Major League Baseball Season Recap: 1879
League Champion: Providence Grays
1879 was a crucial year for the National League. After enduring yet another multiple franchise loss (Indianapolis and Milwaukee), Hulbert acted decisively to stabilize the league and destabilize its chief rival (not in the sense of a competing major league, but rather a different way to organize professional clubs), the International Association, by expanding to eight teams. The biggest coup was pilfering the IA of its top two teams in 1878, Buffalo and Syracuse. Also added were Troy, the strongest club in the New York State Association, and Cleveland, a respectable independent club (32-20 in 1878) that had the added bonus of represented a sizeable city. With three of the additions being in the east, the NL re-established itself as a national circuit rather than a predominately midwestern one (although it remained on the outside looking in of major eastern cities like New York and Philadelphia).
With the larger configuration, the schedule was expanded from 60 games to 84, which also allowed NL clubs to be less reliant on exhibitions with non-league teams for revenue. David Nemec cites this season as the one in which playing in the National League gained a special status, a “major league” feel, due largely to these changes.
The playing rules got their customary annual tweak. The Spalding ball, manufactured of course by Al Spalding, became the official league ball. Fouls had to be caught on the fly, rather than on the first bound, and pitchers could now be fined for intentionally hitting batters (although the batter did not yet earn first base for his trouble). The width of the pitcher’s box was reduced from six feet to four, pitchers could not turn their back completely during a delivery, and every bad pitch was called a ball, rather than every third. Since the number of balls needed for a walk went to nine rather than three, this rule did not affect the game, but it brought practice closer to modern standards. The first batter in the next inning was now the next batter in the order who had not completed a plate appearance, rather than the one that followed the last man retired. Finally, batters were now automatically out if the catcher made a clean catch on strike three. This encouraged catchers to play closer to the plate.
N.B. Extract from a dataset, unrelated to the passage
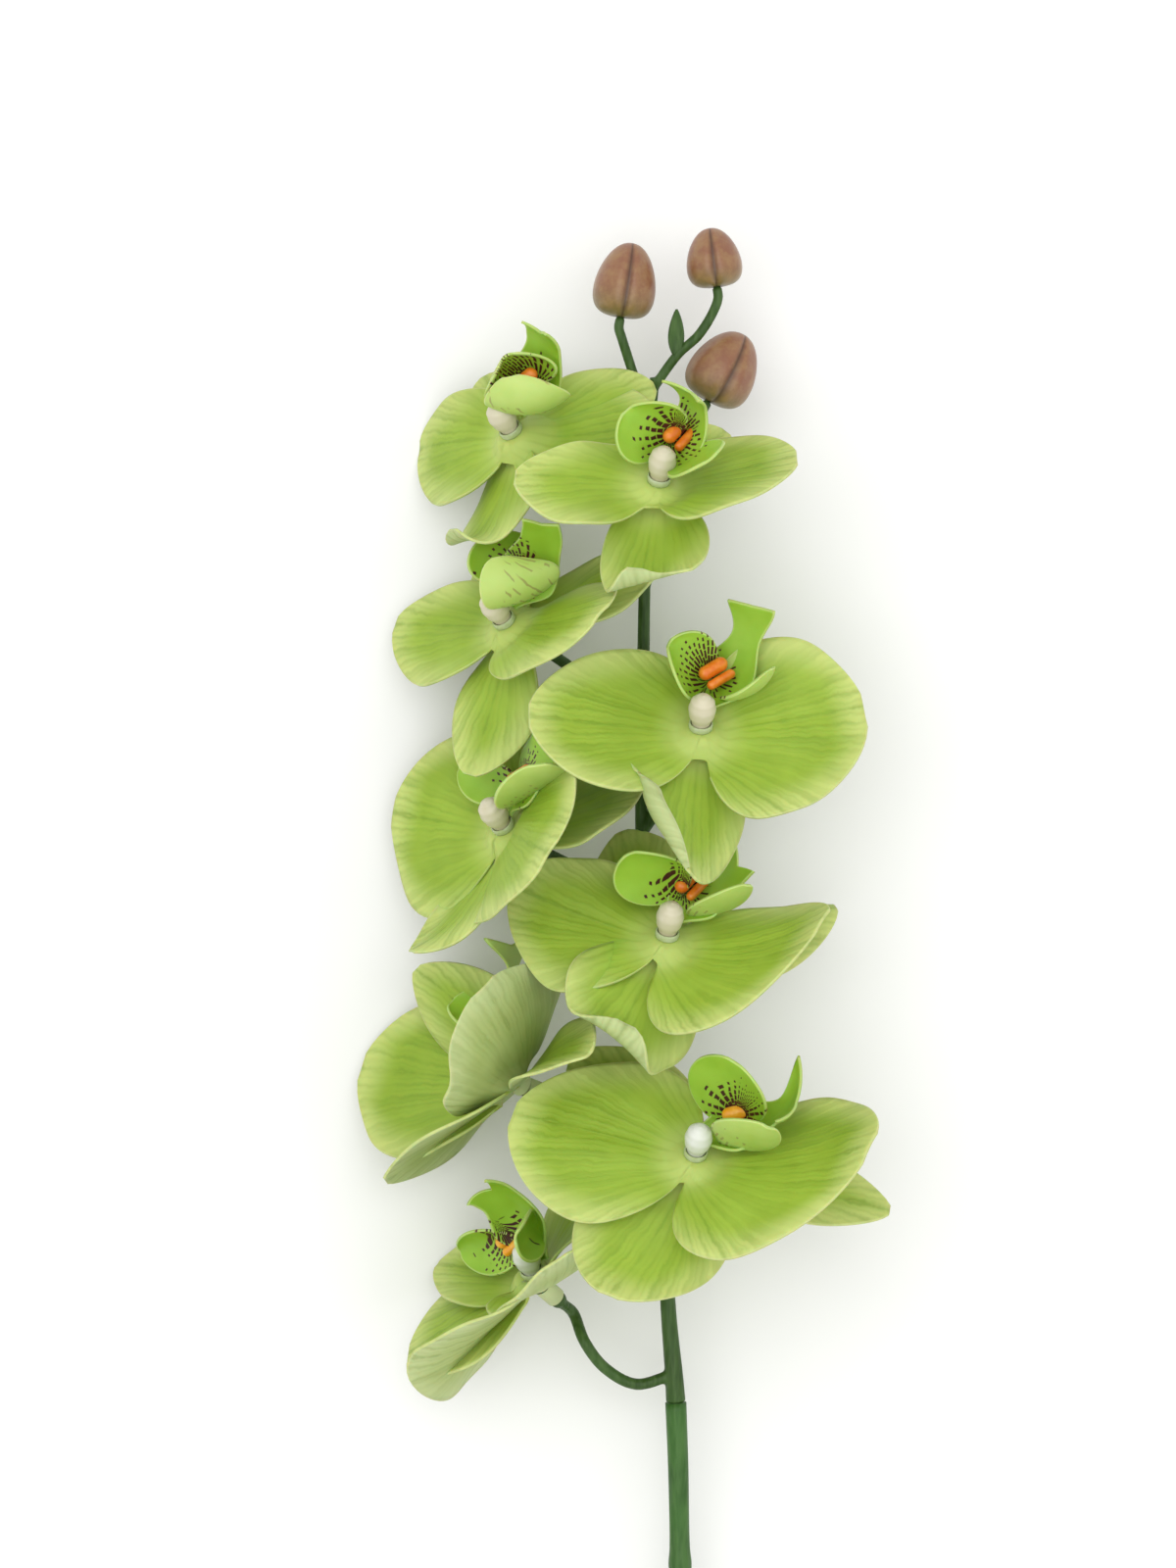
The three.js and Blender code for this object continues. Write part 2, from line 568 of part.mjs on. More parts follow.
// Stems: centre lines as points with a radius, [x, y, z, radius]
const STEM_SIDES = 6;
const PITCH = 18;              // length of one facet along a stem
const FLARE_RADIUS = 2.5;      // swollen end of a branch, against the sleeve of its bloom
const BRANCH_RADIUS = 1.7;
const BRANCH_END = [[-9, BRANCH_RADIUS], [-3.5, BRANCH_RADIUS], [-1.5, FLARE_RADIUS], [0, FLARE_RADIUS]];
const LOWER_STEM = [
  [25.6, -180.3, 14.6, 3.1], [26.3, -198.4, 13.1, 3], [26.8, -223, 11, 3], [26.9, -227.8, 10.6, 3.4],
  [27, -233, 10.1, 3], [27, -290, 5.1, 3], [27, -347, 0.2, 3.1],
];
const MAIN_STEM = [
  [25.6, -180, 14.6, 2.9], [25.1, -172.8, 15, 2.7], [23.4, -153, 15.5, 2.3], [21.7, -115.8, 15.5, 2.2],
  [19.4, -79, 15, 2.1], [17.2, -45.8, 14.5, 2], [15.7, -13.5, 15, 2], [16, 21.4, 16, 1.9],
  [16.3, 49.5, 17, 1.8], [16.9, 74.3, 18, 1.7], [18.2, 105.6, 21, 1.6], [19.3, 117.7, 24, 1.5],
];
// Where each branch leaves the main stem and what it passes on its way to its bloom
const BRANCHES = [
  [[17.3, 84, 18.5], [4, 87, 16]],
  [[16.5, 57.4, 17.3], [18.5, 65, 20]],
  [[16, 14, 15.8], [4, 27, 14.5]],
  [[15.7, -14.2, 15], [21.5, -6, 19]],
  [[16.8, -39, 14.5], [5, -29, 14.5]],
  [[19.5, -80.5, 15], [26, -73, 19]],
  [[21.3, -110, 15.4], [10, -101, 17]],
  [[22.3, -130, 15.5], [25, -123, 19.5]],
  [[25, -172, 15], [14, -174.8, 16], [5, -170, 17.5], [-1, -162, 20]],
];
const BUDS = [
  { foot: [9.4, 135, 26], aim: 81, length: 21.8, width: 17.8, spin: 20,
    stalk: [[18, 104, 20.8], [12.4, 121, 24], [9.8, 129, 26]] },
  { foot: [37.3, 143.8, 26], aim: 97, length: 17.2, width: 15.8, spin: 75,
    stalk: [[19.1, 115, 23.5], [26.1, 124.5, 25], [32, 129.9, 26], [36.4, 137, 26]] },
  { foot: [34.8, 111.2, 20], aim: 62, length: 22, width: 19.6, spin: 50,
    stalk: [[18, 100, 20.5], [25, 100.5, 17.5], [31, 105, 19]] },
];
const BRACT = { root: [25.4, 123.6, 25.6], aim: 89, rise: 4, curl: 12, cup: 25, length: 14 };
const BRACT_MOULD = { length: 14, width: 4.6, left: [0.8, 0.8], right: [0.8, 0.8], rows: 5, lanes: 2 };

// Closed round bar along a smooth line through points that each carry a radius
function bar(points, sides = STEM_SIDES) {
  const places = points.map(([x, y, z]) => new THREE.Vector3(x, y, z));
  const line = new THREE.CatmullRomCurve3(places, false, 'centripetal');
  const radii = points.map((point) => point[3]);
  const positions = [];
  const faces = [];
  const rings = [];
  for (let k = 0; k + 1 < points.length; k += 1) {
    const span = places[k].distanceTo(places[k + 1]);
    const pieces = Math.max(1, Math.round(span / PITCH));
    for (let j = 0; j < pieces; j += 1) rings.push(k + j / pieces);
  }
  rings.push(points.length - 1);
  const side = new THREE.Vector3(0, 0, 1);
  rings.forEach((u) => {
    const k = Math.min(Math.floor(u), points.length - 2);
    const radius = radii[k] + (u - k) * (radii[k + 1] - radii[k]);
    const centre = line.getPoint(u / (points.length - 1));
    const ahead = line.getTangent(u / (points.length - 1));
    side.addScaledVector(ahead, -side.dot(ahead)).normalize();
    const across = new THREE.Vector3().crossVectors(ahead, side);
    for (let j = 0; j < sides; j += 1) {
      const angle = 2 * Math.PI * j / sides;
      positions.push(...centre.clone()
        .addScaledVector(side, radius * Math.cos(angle))
        .addScaledVector(across, radius * Math.sin(angle)).toArray());
    }
  });
  for (let i = 0; i + 1 < rings.length; i += 1) {
    for (let j = 0; j < sides; j += 1) {
      const [a, b] = [i * sides + j, i * sides + (j + 1) % sides];
      faces.push(a, b, b + sides, a, b + sides, a + sides);
    }
  }
  const last = (rings.length - 1) * sides;
  for (let j = 1; j + 1 < sides; j += 1) faces.push(0, j + 1, j, last, last + j, last + j + 1);
  const geometry = new THREE.BufferGeometry();
  geometry.setAttribute('position', new THREE.Float32BufferAttribute(positions, 3));
  geometry.setIndex(faces);
  return solid(geometry);
}

function axisPoint(frame, z) {
  return new THREE.Vector3(0, 0, z).applyMatrix4(frame).toArray();
}

function branch(bloom, route) {
  const frame = bloomFrame(bloom);
  const end = -HUB_DEPTH - SLEEVE_LENGTH - GAP;
  const way = route.map((point) => [...point, BRANCH_RADIUS]);
  const tip = BRANCH_END.map(([back, radius]) => [...axisPoint(frame, end + back), radius]);
  const peg = [end - 1, end + SOCKET_DEPTH].map((z) => [...axisPoint(frame, z), PEG_RADIUS]);
  return bar([...way, ...tip]).add(bar(peg));
}

// Bud: an egg with three shallow grooves, on a stalk that plugs into it
const BUD_STALK = 1.45;
const BUD_PEG = 0.85;
const BUD_SOCKET = 1.25;
const BUD_SOCKET_DEPTH = 3.2;
const BUD_SEGMENTS = 12;
const BUD_RINGS = 8;
const BUD_SHARP = 0.75;        // how early the egg is widest, from its foot
const GROOVE = 0.07;           // groove depth against the radius

function budFrame({ foot, aim }) {
  const ahead = new THREE.Vector3(Math.cos(radians(aim)), Math.sin(radians(aim)), 0);
  const up = new THREE.Vector3(0, 0, 1);
  const side = new THREE.Vector3().crossVectors(up, ahead);
  return new THREE.Matrix4().makeBasis(side, up, ahead).setPosition(...foot);
}

function budSolid({ length, width, spin }) {
  const positions = [0, 0, 0];
  const faces = [];
  for (let i = 1; i < BUD_RINGS; i += 1) {
    const s = i / BUD_RINGS;
    const height = length * (1 - Math.cos(Math.PI * s)) / 2;
    for (let j = 0; j < BUD_SEGMENTS; j += 1) {
      const angle = 2 * Math.PI * j / BUD_SEGMENTS + radians(spin);
      const groove = j % (BUD_SEGMENTS / 3) ? 0 : GROOVE;
      const radius = width / 2 * Math.sin(Math.PI * s ** BUD_SHARP) ** 0.9 * (1 - groove);
      positions.push(radius * Math.cos(angle), radius * Math.sin(angle), height);
    }
  }
  positions.push(0, 0, length);
  const ring = (i, j) => 1 + (i - 1) * BUD_SEGMENTS + j % BUD_SEGMENTS;
  const top = positions.length / 3 - 1;
  for (let j = 0; j < BUD_SEGMENTS; j += 1) {
    faces.push(0, ring(1, j + 1), ring(1, j), top, ring(BUD_RINGS - 1, j), ring(BUD_RINGS - 1, j + 1));
    for (let i = 1; i + 1 < BUD_RINGS; i += 1) {
      const [a, b] = [ring(i, j), ring(i, j + 1)];
      faces.push(a, b, b + BUD_SEGMENTS, a, b + BUD_SEGMENTS, a + BUD_SEGMENTS);
    }
  }
  const geometry = new THREE.BufferGeometry();
  geometry.setAttribute('position', new THREE.Float32BufferAttribute(positions, 3));
  geometry.setIndex(faces);
  return solid(geometry).subtract(rod(BUD_SOCKET, -1, BUD_SOCKET_DEPTH));
}

function budStalk(bud) {
  const frame = budFrame(bud);
  const way = bud.stalk.map((point) => [...point, BUD_STALK]);
  const end = [-3, -GAP].map((z) => [...axisPoint(frame, z), BUD_STALK]);
  const peg = [-1, BUD_SOCKET_DEPTH - GAP].map((z) => [...axisPoint(frame, z), BUD_PEG]);
  return bar([...way, ...end]).add(bar(peg));
}

// The upper stem with its branches, and the peg that joins it to the lower stem
const JOINT_PEG = 1.9;
const JOINT_SOCKET = 2.3;
const JOINT_DEPTH = 8;

function jointPoint(distance) {
  const [top, next] = LOWER_STEM.map((point) => new THREE.Vector3(...point));
  return top.clone().addScaledVector(next.sub(top).normalize(), distance).toArray();
}

function upperStem() {
  const peg = bar([[...jointPoint(-2), JOINT_PEG], [...jointPoint(JOINT_DEPTH - GAP), JOINT_PEG]]);
  const leaf = blade(BRACT_MOULD, BRACT).translate(BRACT.root);
  const branches = BRANCHES.map((route, i) => branch(BLOOMS[i], route));
  return union([bar(MAIN_STEM), peg, leaf, ...branches, ...BUDS.map(budStalk)]);
}

function lowerStem() {
  const socket = bar([[...jointPoint(-1), JOINT_SOCKET], [...jointPoint(JOINT_DEPTH), JOINT_SOCKET]]);
  return bar(LOWER_STEM, ROUND_SIDES).subtract(socket);
}

const CLEAR = { roughness: 0.1, transparent: true, opacity: 0.4 };
const group = new THREE.Group();

function place(name, manifold, colour, frame, finish = {}) {
  const look = { color: colour, roughness: 0.55, metalness: 0, ...finish };
  const material = new THREE.MeshStandardMaterial(look);
  const mesh = new THREE.Mesh(geometryOf(manifold), material);
  mesh.name = name;
  if (frame) mesh.applyMatrix4(frame);
  group.add(mesh);
  return mesh;
}

BLOOMS.forEach((bloom, index) => {
  const name = `bloom_${index + 1}`;
  const frame = bloomFrame(bloom);
  const petals = petalsSolid(bloom).subtract(columnRoom());
  const room = union([petals, tepals(bloom, GAP), columnRoom()]);
  const lip = largestBody(lipLobes(bloom).subtract(room));
  const callusCutters = lipLobes(bloom, GAP).add(room);
  const callus = largestBody(callusSolid(bloom).subtract(callusCutters));
  place(`${name}_petals`, petals, COLOURS.petal, frame);
  place(`${name}_lip`, lip, COLOURS.lip, frame, { roughness: 0.45 });
  place(`${name}_callus`, callus, COLOURS.callus, frame, { roughness: 0.35 });
  place(`${name}_column`, columnSolid(), COLOURS.column, frame, { roughness: 0.35 });
  place(`${name}_collar`, collarSolid(), COLOURS.collar, frame, CLEAR);
});

place('stem_upper', upperStem(), COLOURS.stem);
place('stem_lower', lowerStem(), COLOURS.lowerStem);
BUDS.forEach((bud, index) => place(`bud_${index + 1}`, budSolid(bud), COLOURS.bud, budFrame(bud)));

// The part's origin lies under the middle of its bounding box
group.updateMatrixWorld(true);
const bounds = new THREE.Box3().setFromObject(group, true);
const middle = bounds.getCenter(new THREE.Vector3());
const shift = new THREE.Matrix4().makeTranslation(-middle.x, -middle.y, -bounds.min.z);
group.children.forEach((mesh) => mesh.applyMatrix4(shift));

export default group;
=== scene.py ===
# A moulded moth orchid stem that lies on its back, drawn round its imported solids.
import functools
import math

import bmesh
import bpy
import numpy as np
from mathutils import Matrix, Vector


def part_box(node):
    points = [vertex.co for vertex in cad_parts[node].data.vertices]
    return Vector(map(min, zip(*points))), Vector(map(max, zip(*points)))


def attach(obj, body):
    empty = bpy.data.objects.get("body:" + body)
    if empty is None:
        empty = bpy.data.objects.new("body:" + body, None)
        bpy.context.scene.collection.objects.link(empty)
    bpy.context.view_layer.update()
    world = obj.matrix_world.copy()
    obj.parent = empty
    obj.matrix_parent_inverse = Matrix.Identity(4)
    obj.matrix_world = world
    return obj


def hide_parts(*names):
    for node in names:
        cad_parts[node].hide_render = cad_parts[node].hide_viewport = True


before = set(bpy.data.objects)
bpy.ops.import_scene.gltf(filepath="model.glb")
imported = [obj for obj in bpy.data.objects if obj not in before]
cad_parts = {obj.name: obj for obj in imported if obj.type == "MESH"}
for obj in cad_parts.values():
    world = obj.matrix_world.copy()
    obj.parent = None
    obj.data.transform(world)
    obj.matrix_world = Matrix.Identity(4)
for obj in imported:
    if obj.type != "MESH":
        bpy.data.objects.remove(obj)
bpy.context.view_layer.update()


# Petals and sepals
# Each bloom has five soft plastic blades, moulded thin with fine raised veins and pale edges.
# They meet at a boss with a short sleeve behind it, which is pushed onto its branch.
MM = 0.001
WALL = 0.8            # thickness of every blade
SEPAL_SETBACK = 1.6   # the sepals lie this far behind the petals
MOULD = {
    "left_petal": dict(length=48, width=50, left=(0.97, 0.58), right=(0.68, 0.5)),
    "right_petal": dict(length=48, width=50, left=(0.97, 0.56), right=(0.65, 0.42)),
    "dorsal": dict(length=46, width=37, power=3, left=(0.95, 0.6), right=(0.95, 0.6)),
    "left_lateral": dict(length=46, width=32, left=(1, 0.65), right=(1, 0.65)),
    "right_lateral": dict(length=46, width=32, left=(1, 0.65), right=(1, 0.65)),
    "left_lobe": dict(length=25, width=18, left=(1, 0.5), right=(1, 0.5)),
    "right_lobe": dict(length=25, width=18, left=(1, 0.5), right=(1, 0.5)),
    "middle_lobe": dict(length=31, width=16, power=2, neck=0.5, flare=1, notch=0.15),
}
PLAIN = dict(curl=0, power=1, tip=0, cup=0, edge=0, sweep=0, fuller=1)


def blade(aim, rise=0, roll=0, twist=0, **bends):
    return dict(aim=aim, rise=rise, roll=roll, twist=twist, **bends)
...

The disappointing Chicago White Stockings looked as if they would get redemption; they got off to a 6-0 start and led the race into August. At that point, though, their new manager and star Cap Anson was sidelined by a liver illness, and Chicago fell out of the race, leaving it to natural rivals Boston and Providence. Providence was now skippered by George Wright, who was not on the same outfit with brother Harry for the first time in at least a decade.
The schedule set up perfectly, as the two teams were set to play the final six games of the season head-to-head starting on September 23. The Grays entered the series with a three game lead over the Red Caps, so Boston would need to take five to capture their third straight pennant. They got the first game 7-3, but game two on the 25th and game three the next day went to the Grays, 15-4 and 7-6. Providence would win two of the remaining three games for a victorious margin of five.
Only Syracuse left the league at the end of the season, making for the most stable off-season in terms of franchise intrigue yet.
The Northwestern League, considered the first minor league circuit in baseball history, is organized in Rockford, Illinois. The fledgling organization, which includes teams from Davenport, Omaha, Dubuque, and Rockford, will be defunct before the season ends as a result of lacking a fixed schedule and paying the players more than their counterparts rival National League.
At Star Park, Harry McCormick, the Syracuse starter, hits a first-inning homer to beat Tommy Bond and the Boston Red Stockings, 1-0. This most likely will be the only occurrence in major league history that a pitcher will record a 1-0 victory, with his own first inning round-tripper being the game’s lone run.
1879 – Baseball’s reserve clause is born. National League owners meeting in Buffalo, NY, seeking to limit player salaries, led by Boston’s Arthur Soden come to a secret agreement whereby five players on each team will be “reserved” – off-limits to all other clubs. The reserve clause will be in effect for the 1880 season. The owners tell the newspapers that they have agreed upon a uniform contract with no salary advances.
1879 – The American College Baseball Association is founded in Springfield, MA. The six schools forming the group are Harvard‚ Yale‚ Princeton‚ Amherst‚ Dartmouth‚ and Brown‚ and they vote to exclude professional players from their teams. Yale‚ with the best team‚ will withdraw from the Association and only five teams will compete for the pennant in 1880. Princeton will win the 1880 season with a 6-2 record‚ though Yale will go 7-1. Yale will rejoin in 1881 and go 7-3‚ tops of the 6.